Лейтмотивом титанических столкновений писательских кланов являются две мысли: спасет ли русскую литературу Андрей – герой Козлова, и получит ли он новую квартиру? Как понимает читатель, эти проблемы связаны намертво. Вся борьба писателей сводилась к отстаиванию личных прав материального толка и покушению на небогатые литературнополиграфические ресурсы (премии, звания, должности в редакциях, издания книг).
В гораздо лучшем положении находились авторы из союзных республик. Их издавали на регулярной основе, заполняя графы «развитие национальной литературы». Требования «трудовой практики» авторов, обязательной идеологической нагрузки текстов были смягчены или даже отсутствовали. Если брать Эстонию, то в это время там взошла звезда Яана Кросса. Писавший в 1950-1960-е годы стихи, Кросс переключился на прозу. Его первые прозаические вещи выходят в конце шестидесятых. Уже в 1971 году его избирают главой Союза писателей Эстонской СССР. В виде «трудовой практики» ему зачли почти десять лет лагерей и сибирской ссылки. Кросс писал исторические романы с подтекстом: критика императорской России рождала понятные всем аллюзии. Супружеская чета Бээкманов – Владимира и Эмэ – писала тексты, в которых советская критика благожелательно отмечала «антивоенный пафос», «тревогу о будущем в эпоху НТР». На «большой земле» подобное называлось несколько иначе: аполитичным пацифизмом или неверием в созидающую силу разума. Книги эстонских авторов не только регулярно издавали, но и переводили на русский язык тиражами, позволявшими прибалтийским писателям вести независимый образ жизни. Вот как Михаил Веллер – знакомый нам автор мемуаров о Довлатове – описывает свой визит в дом Бээкманов:
Я явился в их дом с опозданием почти на час (это в пунктуальной Эстонии!), небритый, простуженный, с грязным носовым платком, воняя сигаретами «Прима». Дог бегал меж голубых елей под достойным двухэтажным домиком в фешенебельном пригороде. Хозяин вышел навстречу в белой сорочке с бабочкой. Хозяйка была в черном платье типа коктейльного от Шанель. Я был уместен на этом мини-рауте, как чесотка при молитве. Скатерть была камчатной, кофейник – серебряным, конфеты – импортными (в советские времена!). Хозяева держались с ровным дружелюбием подлинных аристократов.

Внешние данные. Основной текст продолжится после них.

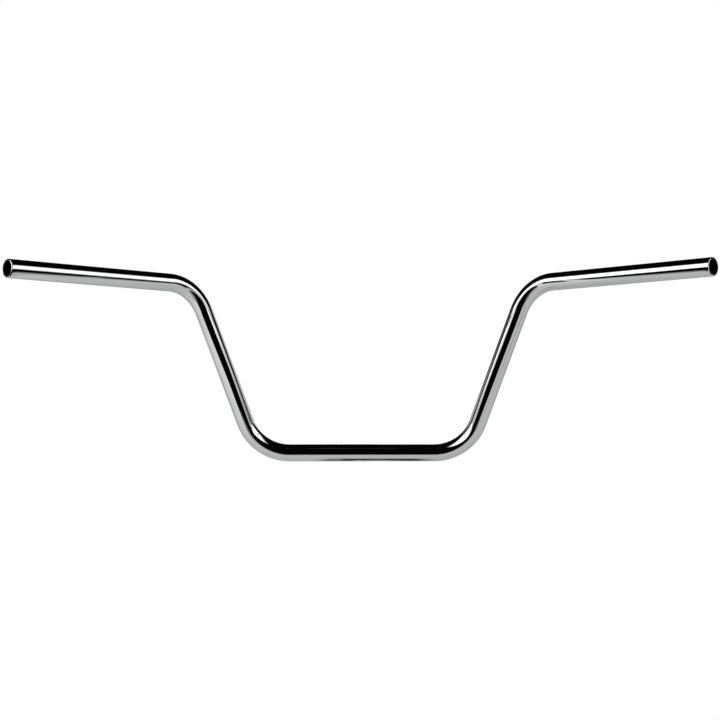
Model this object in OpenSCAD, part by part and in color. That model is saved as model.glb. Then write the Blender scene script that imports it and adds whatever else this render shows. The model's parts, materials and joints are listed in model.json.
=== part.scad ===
// Ape hanger handlebar: one length of chromed steel tube with four bends.
// A straight clamp section lies across the bottom, an upright rises from each
// side of it, and the uprights turn over into two grips that sweep back.
// X runs along the bar to the rider's right, Y points ahead and Z is up.
// The origin is in the middle of the clamp section, on the tube's centre line.

/* [Tube] */
// Outside diameter of the tube, the same in all of its straight stretches
tube_d = 25.4; // [20:0.2:32]
// Thickness of the tube's wall
wall = 3; // [2.2:0.1:4.5]

/* [Clamp section] */
// Straight length between the two lower bends, which the risers clamp
clamp_straight = 214; // [120:2:320]

/* [Uprights] */
// Straight length of each upright, between its lower and its upper bend
upright_straight = 178; // [60:2:420]
// Angle by which each upright leans outwards
upright_splay = 18.5; // [4:0.5:30]
// Angle by which both uprights lean back to the rider
upright_lean = 15; // [-10:0.5:35]

/* [Grips] */
// Straight length of each grip, from its upper bend to its open end
grip_straight = 260; // [130:2:340]
// Angle by which each grip sweeps back
grip_sweep = 44.5; // [5:0.5:60]
// Angle by which each grip climbs towards its open end
grip_rise = 2; // [-25:0.5:20]

/* [Bends] */
// Radius of the four bends, measured to the tube's centre line
bend_radius = 68; // [45:1:110]
// Depth by which the bending die draws the tube in, all round each bend
bend_draw = 0.05; // [0.03:0.01:0.2]

/* [Open ends] */
// Radius on the outer edge of each open end
end_round = 1.5; // [0.5:0.1:1.6]
// Chamfer on the inner edge of each open end
mouth_chamfer = 0.5; // [0.2:0.1:0.5]

/* [Hidden] */
$fn = 96;

tube_r = tube_d / 2;
bore_r = tube_r - wall;
// Length by which a straight stretch runs on into the bend next to it
lap = 0.5;
// Length by which a cutter passes the face that it cuts
overrun = 1;

// Directions of the tube on the rider's right, from the clamp section outwards
clamp_dir = [1, 0, 0];
upright_dir = [
    sin(upright_splay),
    -cos(upright_splay) * sin(upright_lean),
    cos(upright_splay) * cos(upright_lean)
];
grip_dir = [
    cos(grip_rise) * cos(grip_sweep),
    -cos(grip_rise) * sin(grip_sweep),
    sin(grip_rise)
];

// Points on the centre line where one stretch hands over to the next
lower_bend_start = clamp_dir * clamp_straight / 2;
upright_start = bend_end(lower_bend_start, clamp_dir, upright_dir);
upper_bend_start = upright_start + upright_dir * upright_straight;
grip_start = bend_end(upper_bend_start, upright_dir, grip_dir);
grip_end = grip_start + grip_dir * grip_straight;

// Angle between two directions
function turn(from, to) = acos(from * to);

// Direction square to from, on the side that the bend turns to
function inward(from, to) =
    let (side = to - from * (to * from))
    side / norm(side);

// Middle of the arc that leaves start along from
function bend_centre(start, from, to) = start + inward(from, to) * bend_radius;

// Point where that arc meets the direction to
function bend_end(start, from, to) =
    bend_centre(start, from, to)
    - inward(from, to) * bend_radius * cos(turn(from, to))
    + from * bend_radius * sin(turn(from, to));

// Sets its children at a point, with their Z axis along a direction
module aim(point, dir) {
    translate(point)
        rotate([0, acos(dir.z), atan2(dir.y, dir.x)])
            children();
}

// Straight rod between two bends, with a lap into each
module straight(start, dir, length, r) {
    aim(start - dir * lap, dir)
        cylinder(h = length + 2 * lap, r = r);
}

// Round rod along the arc from one direction to the next
module bend(start, from, to, r) {
    x = -inward(from, to);
    y = from;
    z = cross(x, y);
    c = bend_centre(start, from, to);
    multmatrix([
        [x.x, y.x, z.x, c.x],
        [x.y, y.y, z.y, c.y],
        [x.z, y.z, z.z, c.z],
        [0, 0, 0, 1]
    ])
        rotate_extrude(angle = turn(from, to))
            translate([bend_radius, 0])
                circle(r = r - bend_draw);
}

// Everything but the grips of a bent rod of radius r
module bent_rod(r) {
    straight(-lower_bend_start, clamp_dir, clamp_straight, r);
    both_sides() {
        bend(lower_bend_start, clamp_dir, upright_dir, r);
        straight(upright_start, upright_dir, upright_straight, r);
        bend(upper_bend_start, upright_dir, grip_dir, r);
    }
}

// Both sides of what is drawn for the rider's right
module both_sides() {
    children();
    mirror([1, 0, 0])
        children();
}

// Half section of a grip's outside, with its end rounded over
module grip_profile() {
    length = grip_straight + lap;
    difference() {
        square([tube_r, length]);
        translate([tube_r - end_round, length - end_round])
            difference() {
                square(end_round + overrun);
                circle(r = end_round);
            }
    }
}

// Outside of a grip
module grip_rod() {
    aim(grip_start - grip_dir * lap, grip_dir)
        rotate_extrude()
            grip_profile();
}

// Bore of a grip, countersunk where it comes out
module grip_bore() {
    aim(grip_start - grip_dir * lap, grip_dir)
        cylinder(h = lap + grip_straight + overrun, r = bore_r);
    aim(grip_end - grip_dir * mouth_chamfer, grip_dir)
        cylinder(
            h = mouth_chamfer + overrun,
            r1 = bore_r,
            r2 = bore_r + mouth_chamfer + overrun
        );
}

// The bent tube, open at both ends
module handlebar() {
    color("silver")
        difference() {
            union() {
                bent_rod(tube_r);
                both_sides()
                    grip_rod();
            }
            union() {
                bent_rod(bore_r);
                both_sides()
                    grip_bore();
            }
        }
}

handlebar();
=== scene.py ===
"""Ape hanger handlebar: one bent, chromed tube, open at both ends, in a plain studio.

The tube is one surface worked out with numpy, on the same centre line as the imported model.
Lengths are in metres, angles in degrees, +X to the right, +Y away from the camera, +Z up.
"""
import json
import math

import bpy
import numpy as np
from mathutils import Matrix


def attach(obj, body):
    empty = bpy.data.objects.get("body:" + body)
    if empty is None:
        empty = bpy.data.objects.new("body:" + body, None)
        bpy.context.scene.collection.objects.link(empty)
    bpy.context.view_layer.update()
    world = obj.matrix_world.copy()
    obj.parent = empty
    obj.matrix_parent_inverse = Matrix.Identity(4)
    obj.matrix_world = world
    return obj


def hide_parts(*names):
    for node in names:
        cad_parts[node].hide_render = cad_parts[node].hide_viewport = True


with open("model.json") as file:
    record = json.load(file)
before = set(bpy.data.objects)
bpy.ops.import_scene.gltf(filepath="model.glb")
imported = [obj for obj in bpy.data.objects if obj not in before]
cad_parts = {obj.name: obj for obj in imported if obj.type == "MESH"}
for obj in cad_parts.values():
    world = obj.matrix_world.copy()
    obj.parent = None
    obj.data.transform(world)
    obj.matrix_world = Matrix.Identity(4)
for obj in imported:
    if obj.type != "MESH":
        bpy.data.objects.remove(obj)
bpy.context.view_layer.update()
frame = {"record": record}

MM = 0.001

# The tube's section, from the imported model's mounts
MOUNTS = {mount["name"]: mount for mount in frame["record"]["mounts"]}
TUBE_RADIUS = MOUNTS["clamp_section"]["dims"]["r_mm"] * MM
BORE_RADIUS = MOUNTS["right_end_bore"]["dims"]["r_mm"] * MM
GRIP_DIRECTION = np.array(MOUNTS["right_grip_seat"]["axis"], dtype=float)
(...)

Но внутри республиканских издательских квот также выделялась доля книг для этнических меньшинств, проживающих в республиках. К ним относились, прежде всего, русскоязычные авторы, которые могли рассчитывать на относительно быстрое и безболезненное издание книги. Таким русскоязычным автором и решил стать Довлатов. Это был технически грамотный, правильный ход. В Эстонию Довлатов поехал за книгой.

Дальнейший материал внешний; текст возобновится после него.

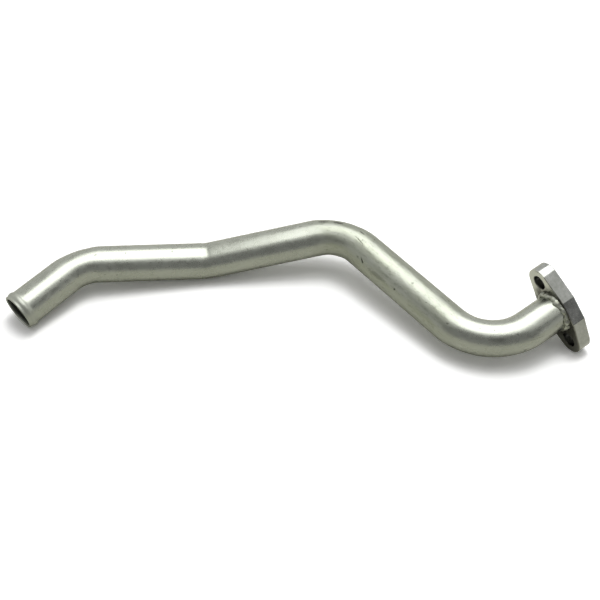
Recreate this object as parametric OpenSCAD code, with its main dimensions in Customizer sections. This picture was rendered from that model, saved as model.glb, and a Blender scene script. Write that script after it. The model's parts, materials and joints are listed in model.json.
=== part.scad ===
// Turbo oil return pipe: a bent steel tube with a rolled bead at its hose end,
// and a two-bolt flange welded on at its other end. Sizes are in millimetres and degrees.
// The pipe lies on the floor, z = 0, on its bead, its second bend and the flange's lower end.

/* [Tube] */
// Outside diameter of the tube
tube_d = 22; // [20:0.5:24]
// Wall thickness of the tube
tube_wall = 1.5; // [1.2:0.1:2]
// Centre-line radius of all four bends
bend_r = 35; // [34:1:40]
// How much thinner the wall is on each face in a bend, where bending stretches it
bend_thinning = 0.05; // [0.03:0.01:0.1]

/* [Straight lengths] */
// Straight 1, from the hose end to the first bend
straight_1 = 33.5; // [30:0.5:45]
// Straight 2, between the first and the second bend
straight_2 = 58.5; // [54:0.5:64]
// Straight 3, between the second and the third bend
straight_3 = 61; // [56:0.5:66]
// Straight 4, between the third and the fourth bend
straight_4 = 68; // [64:0.5:72]
// Straight 5, from the fourth bend to the flange
straight_5 = 17.5; // [15:0.5:24]

/* [Bend angles] */
// Bend 1, near the hose end
bend_1 = 40.5; // [37:0.5:44]
// Bend 2, the shallow one that rests on the floor
bend_2 = 15.5; // [14:0.5:19]
// Bend 3, at the top of the arch
bend_3 = 55.5; // [52:0.5:59]
// Bend 4, the deep one before the flange
bend_4 = 82; // [78:0.5:86]

/* [Turns between bends] */
// Turn of the tube about its own axis from bend 1 to bend 2
turn_1 = -101; // [-106:0.5:-96]
// Turn from bend 2 to bend 3
turn_2 = 101; // [96:0.5:106]
// Turn from bend 3 to bend 4
turn_3 = 173; // [168:0.5:178]

/* [Hose end bead] */
// How far the bead stands out beyond the tube's outside
bead_rise = 0.7; // [0.5:0.1:1.2]
// Radius of the bead's shallow curves, which the wall follows
bead_sweep = 2.8; // [2.6:0.1:4]
// Length of plain tube before the bead
bead_start = 0.7; // [0.6:0.1:2]
// Radius of the end's outer corner
end_round = 0.3; // [0.2:0.1:0.6]
// Width of the end's inner chamfer
end_chamfer = 0.3; // [0.2:0.1:0.5]

/* [Flange] */
// Distance between the two bolt holes
bolt_spacing = 38; // [37:0.5:42]
// Diameter of the bolt holes
bolt_hole_d = 8.6; // [6.6:0.2:9]
// Radius of the rounded ends
flange_end_r = 8.5; // [8:0.5:11]
// Width across the middle
flange_w = 26; // [26:0.5:34]
// Length of the flat on each side of the middle
flange_flat = 14; // [10:1:18]
// How far both flats lie off the middle, towards the lower bolt hole
flat_shift = 1.5; // [0:0.5:3]
// Thickness of the plate
flange_t = 8.5; // [8:0.5:12]
// Depth that the tube reaches into the plate
socket_depth = 6; // [4:0.5:6.5]
// Turn of the flange about the tube's axis, from the plane of bend 4
flange_turn = -142; // [-152:1:-132]

/* [Weld] */
// Reach of the weld bead over the plate
weld_out = 1.8; // [1.2:0.1:1.9]
// Reach of the weld bead along the tube
weld_up = 2.6; // [1.6:0.1:4]
// Blunt thickness of the weld bead at its two edges
weld_edge = 0.5; // [0.3:0.1:0.8]

/* [Hidden] */

// Facets round a full circle: the tube, one whole turn of a bend, and the holes
tube_fn = 40;
sweep_fn = 72;
hole_fn = 48;

// How far a cutting body passes the surface that it cuts
past = 1;

straights = [straight_1, straight_2, straight_3, straight_4, straight_5];
bends = [bend_1, bend_2, bend_3, bend_4];
turns = [turn_1, turn_2, turn_3, 0];

tube_r = tube_d / 2;
bore_r = tube_r - tube_wall;

// Angle by which each end of a bend reaches into the next straight
bend_root = 0.5;

// Bead: a rise and a fall of two arcs each, which meet tangentially. Heights are measured from the hose end.
bead_r = tube_r + bead_rise;
bead_angle = acos(1 - bead_rise / (2 * bead_sweep));
bead_half = 2 * bead_sweep * sin(bead_angle);
bead_crest = bead_start + bead_half;
bead_end = bead_crest + bead_half;

// Flange outline: the corners of the side flats, and the straight tapers from them, which touch the end circles
bolt_x = bolt_spacing / 2;
flange_y = flange_w / 2;
flat_low = flat_shift - flange_flat / 2;
flat_high = flat_shift + flange_flat / 2;
function touch(corner, x) =
    let (
        gap = corner - [x, 0],
        a = atan2(gap[1], gap[0]) - sign(x * gap[1]) * acos(flange_end_r / norm(gap))
    )
    [x + flange_end_r * cos(a), flange_end_r * sin(a)];

function arc(c, r, from, to, n) = [
    for (k = [0:n])
    let (a = from + (to - from) * k / n)
    [c[0] + r * cos(a), c[1] + r * sin(a)]
];

// Places along the tube, as matrices: z runs on along the tube, x points to the inside of the next bend.
function move_by(v) = [[1, 0, 0, v[0]], [0, 1, 0, v[1]], [0, 0, 1, v[2]], [0, 0, 0, 1]];
function spin_y(a) = [[cos(a), 0, sin(a), 0], [0, 1, 0, 0], [-sin(a), 0, cos(a), 0], [0, 0, 0, 1]];
function spin_z(a) = [[cos(a), -sin(a), 0, 0], [sin(a), cos(a), 0, 0], [0, 0, 1, 0], [0, 0, 0, 1]];
function round_bend(a) = move_by([bend_r, 0, 0]) * spin_y(a) * move_by([-bend_r, 0, 0]);
function in_bend(i, a) = run_start(i) * move_by([0, 0, straights[i]]) * round_bend(a);
function run_start(i) = i == 0 ? move_by([0, 0, 0]) : in_bend(i - 1, bends[i - 1]) * spin_z(turns[i - 1]);
function place(m, p) = [for (k = [0:2]) m[k] * [p[0], p[1], p[2], 1]];
function heading(m) = [for (k = [0:2]) m[k][2]];

// The pipe's outside as discs, each a centre, an axis, a radius and the radius its rim is rounded by.
// They give its reach in any direction.
flange_at = run_start(4) * move_by([0, 0, straight_5]) * spin_z(flange_turn);
bead_disc = [[0, 0, bead_crest], [0, 0, 1], bead_r - bead_sweep, bead_sweep];
end_disc = [[0, 0, end_round], [0, 0, 1], tube_r - end_round, end_round];
function bend_discs(i) = [
    for (a = [0:bends[i] / 24:bends[i] + 0.01])
    let (m = in_bend(i, a))
    [place(m, [0, 0, 0]), heading(m), tube_r - bend_thinning, 0]
];
flange_discs = [
    for (x = [-bolt_x, bolt_x], z = [0, flange_t])
    [place(flange_at, [x, 0, z]), heading(flange_at), flange_end_r, 0]
];
flange_corners = [
    for (x = [flat_low, flat_high], y = [-flange_y, flange_y], z = [0, flange_t])
    [place(flange_at, [x, y, z]), heading(flange_at), 0, 0]
];
discs = concat(
    [bead_disc, end_disc],
    bend_discs(0), bend_discs(1), bend_discs(2), bend_discs(3),
    flange_discs, flange_corners
);

function unit(v) = v / norm(v);
function square_to(v, d) = v - d * (v * d);
function reach(d, v) = d[0] * v + d[2] * norm(square_to(v, d[1])) + d[3];
function furthest(d, v) = d[0] + d[2] * unit(square_to(v, d[1])) + d[3] * v;
function pick(list, v, i = 0) = reach(list[i], v) >= max([for (d = list) reach(d, v)]) ? list[i] : pick(list, v, i + 1);
function foot(list, down) = furthest(pick(list, down), down);

// The floor passes under the bead, bend 2 and the flange. Which points touch depends on how the floor tilts,
// so the plane through them is found again a few times.
function floor_up(a, b, c) = unit(cross(c - a, b - a));
function settled(up, n) =
    n == 0 ? up : settled(floor_up(foot([bead_disc], -up), foot(bend_discs(1), -up), foot(flange_discs, -up)), n - 1);
flange_centre = place(flange_at, [0, 0, 0]);
up = settled(floor_up([0, 0, 0], place(in_bend(1, bends[1] / 2), [0, 0, 0]), flange_centre), 12);
ahead = unit(square_to(flange_centre, up));
aside = cross(up, ahead);
function extent(v) = max([for (d = discs) reach(d, v)]);
function middle(v) = (extent(v) - extent(-v)) / 2;
floor_gap = extent(-up);

module settle()
    multmatrix([
        [ahead[0], ahead[1], ahead[2], -middle(ahead)],
        [aside[0], aside[1], aside[2], -middle(aside)],
        [up[0], up[1], up[2], floor_gap],
        [0, 0, 0, 1]
    ])
    children();

// Past bend i and its turn, to the start of the next straight
module past_bend(i)
    translate([bend_r, 0, 0])
    rotate([0, bends[i], 0])
    translate([-bend_r, 0, 0])
    rotate([0, 0, turns[i]])
    children();

module at_run(i) {
    if (i == 0)
        children();
    else
        at_run(i - 1)
        translate([0, 0, straights[i - 1]])
        past_bend(i - 1)
        children();
}

module at_flange()
    settle()
    at_run(4)
    translate([0, 0, straight_5])
    rotate([0, 0, flange_turn])
    children();

module tube_ring(thinner = 0)
    difference() {
        circle(r = tube_r - thinner, $fn = tube_fn);
        circle(r = bore_r + thinner, $fn = tube_fn);
    }

// A bend's wall starts and ends inside the walls of the straights beside it.
module bend(angle)
    translate([bend_r, 0, 0])
    rotate([90, 0, 180])
    rotate([0, 0, -bend_root])
    rotate_extrude(angle = angle + 2 * bend_root, $fn = sweep_fn)
    translate([bend_r, 0])
    tube_ring(bend_thinning);

// The first straight with the bead, turned round the tube's axis in one piece
module bead_and_straight()
    rotate_extrude($fn = tube_fn)
    polygon(concat(
        [[bore_r + end_chamfer, 0]],
        arc([tube_r - end_round, end_round], end_round, -90, 0, 4),
        arc([tube_r + bead_sweep, bead_start], bead_sweep, 180, 180 - bead_angle, 4),
        arc([bead_r - bead_sweep, bead_crest], bead_sweep, -3 * bead_angle / 4, bead_angle, 7),
        arc([tube_r + bead_sweep, bead_end], bead_sweep, 180 + 3 * bead_angle / 4, 180, 3),
        [[tube_r, straights[0]], [bore_r, straights[0]]],
        arc([tube_r + bead_sweep, bead_end], bead_sweep + tube_wall, 180, 180 + bead_angle, 4),
        arc([bead_r - bead_sweep, bead_crest], bead_sweep - tube_wall, 3 * bead_angle / 4, -bead_angle, 7),
        arc([tube_r + bead_sweep, bead_start], bead_sweep + tube_wall, 180 - 3 * bead_angle / 4, 180, 3),
        [[bore_r, end_chamfer]]
    ));

module tube_from(i) {
    if (i == 0)
        bead_and_straight();
    else
        linear_extrude(height = straights[i] + (i == 4 ? socket_depth : 0))
        tube_ring();
    if (i < 4)
        translate([0, 0, straights[i]]) {
            bend(bends[i]);
            past_bend(i)
                tube_from(i + 1);
        }
}

module return_tube()
    color("silver")
    settle()
    tube_from(0);

module flange_outline() {
    polygon([
        [flat_high, flange_y],
        [flat_low, flange_y],
        touch([flat_low, flange_y], -bolt_x),
        touch([flat_low, -flange_y], -bolt_x),
        [flat_low, -flange_y],
        [flat_high, -flange_y],
        touch([flat_high, -flange_y], bolt_x),
        touch([flat_high, flange_y], bolt_x)
    ]);
    for (x = [-bolt_x, bolt_x])
        translate([x, 0])
        circle(r = flange_end_r, $fn = hole_fn);
}

module flange_plate()
    color("darkgray")
    at_flange()
    difference() {
        linear_extrude(height = flange_t)
            flange_outline();
        translate([0, 0, -past])
            cylinder(r = bore_r, h = flange_t + 2 * past, $fn = tube_fn);
        translate([0, 0, -past])
            cylinder(r = tube_r, h = socket_depth + past, $fn = tube_fn);
        for (x = [-bolt_x, bolt_x])
            translate([x, 0, -past])
            cylinder(d = bolt_hole_d, h = flange_t + 2 * past, $fn = hole_fn);
    }

module weld_bead()
    color("gray")
    at_flange()
    rotate_extrude($fn = tube_fn)
    polygon([
        [tube_r, -weld_up],
        [tube_r + weld_edge, -weld_up],
        [tube_r + weld_out, -weld_edge],
        [tube_r + weld_out, 0],
        [tube_r, 0]
    ]);

return_tube();
flange_plate();
weld_bead();
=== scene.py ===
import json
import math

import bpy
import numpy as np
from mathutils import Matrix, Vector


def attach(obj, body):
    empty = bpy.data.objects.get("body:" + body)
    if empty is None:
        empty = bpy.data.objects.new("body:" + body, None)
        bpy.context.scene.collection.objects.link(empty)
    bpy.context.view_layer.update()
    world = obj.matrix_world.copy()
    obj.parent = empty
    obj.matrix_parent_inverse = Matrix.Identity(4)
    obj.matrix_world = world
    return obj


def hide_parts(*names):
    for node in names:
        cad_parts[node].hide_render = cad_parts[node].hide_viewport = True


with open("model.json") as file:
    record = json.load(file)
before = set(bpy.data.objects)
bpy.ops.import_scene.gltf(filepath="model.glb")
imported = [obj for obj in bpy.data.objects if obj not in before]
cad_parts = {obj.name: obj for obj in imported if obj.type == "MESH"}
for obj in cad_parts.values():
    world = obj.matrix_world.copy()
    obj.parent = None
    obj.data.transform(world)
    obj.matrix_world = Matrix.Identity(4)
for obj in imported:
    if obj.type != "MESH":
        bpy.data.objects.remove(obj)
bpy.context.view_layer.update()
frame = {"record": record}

# %% [markdown]
# # A turbo oil return pipe, dressed over its CAD frame
# The real part is a zinc-plated steel tube, 22 mm across, that lets oil run down from a turbocharger.
# One end has a rolled bead that holds a rubber hose on. The other end is welded into a flange with two
# bolt holes. The CAD frame gives every size and place. This file makes the surfaces: a tube with the
# slightly oval bends that bending leaves, a flange with broken edges, a hand-laid weld, and the
# plating's dull shine.

MM = 0.001


def nothing_selected():
    if bpy.context.object and bpy.context.object.mode != "OBJECT":
        bpy.ops.object.mode_set(mode="OBJECT")
    bpy.ops.object.select_all(action="DESELECT")


def work_on(piece):
    nothing_selected()
    piece.select_set(True)
    bpy.context.view_layer.objects.active = piece


# %% [markdown]
# ## Where the tube runs
# A tube bender works from a table: how far to push the tube, how far to turn it, how far to bend it.
# The same table is repeated here from the CAD source, in metres and degrees. The tube starts at the
# hose end, whose place and direction are in the record. The table doesn't say how the tube is turned
# about its own axis at the start, so that angle is worked out: it is the one at which the last straight
# ends on the flange's face.

# %% The bender's table
TUBE_R = 11 * MM
WALL = 1.5 * MM
BEND_R = 35 * MM
STRAIGHTS = [33.5 * MM, 58.5 * MM, 61 * MM, 68 * MM, 17.5 * MM]
BENDS = [40.5, 15.5, 55.5, 82]
TURNS = [-101, 101, 173]
SOCKET_DEPTH = 6 * MM
FLANGE_T = 8.5 * MM
FLANGE_TURN = -142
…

Его поездка была продумана и подготовлена. В воспоминаниях Сабило упоминается желание Довлатова уехать еще во время работы в «Знамени прогресса». Помимо поставленной задачи – издание книги – можно выделить и глубоко личную причину. Приехав в чужой город, писатель «обнулял» все свои неудачи, начинал жизнь с «чистого листа». Первая запо пенная строка листа – семейное положение. В сентябре 1972 года в Таллине писатель находит приют у Тамары Зибуновой, с которой случайно и мимолетно познакомился в Ленинграде. В отличие от гуманитарного окружения Довлатова, его новая знакомая имела естественнонаучное образование: она окончила Тартуский университет по специальности «физика твердых тел». Попросившись на разовую ночевку, Довлатов приложил все усилия, чтобы остаться. Вспоминает Тамара Зибунова:
Съезжать от меня не собирался. Решил ухаживать. Через полтора месяца я поняла, что надо или вызывать милицию, чтобы его выселить, либо сдаться. Его одна из литературных версий знакомства с женой Леной «Меня забыл Гуревич» – копия начала наших отношений, только наоборот, он попал в дом, из которого ему не хотелось уходить. Хотя Рогинский ему все время предлагал более состоятельных женщин и удивлялся его упорству:
– Тамарка же нищая!
И хотя Довлатов, по словам Зибуновой, не был ее типажом, в итоге она «сдалась», помощь милиции не понадобилась. Поиски работы осложнялись отсутствием прописки. Знакомые Тамары помогли Довлатову устроиться в кочегарку, в которой он проработал около двух месяцев. Подобное «мартиниденовское» начало не испугало Довлатова. Он обладал способностью мобилизовываться, когда перед ним возникала конкретная проблема. По сути, он пытался в ускоренном режиме, вырвав лист с двойками из дневника, создать правильный вариант самого себя. Катание тачек с углем, как это ни парадоксально, помогало проекту. Фиксировалась нижняя точка, которую необходимо преодолеть. Каждый шаг в этом положении был движением вверх.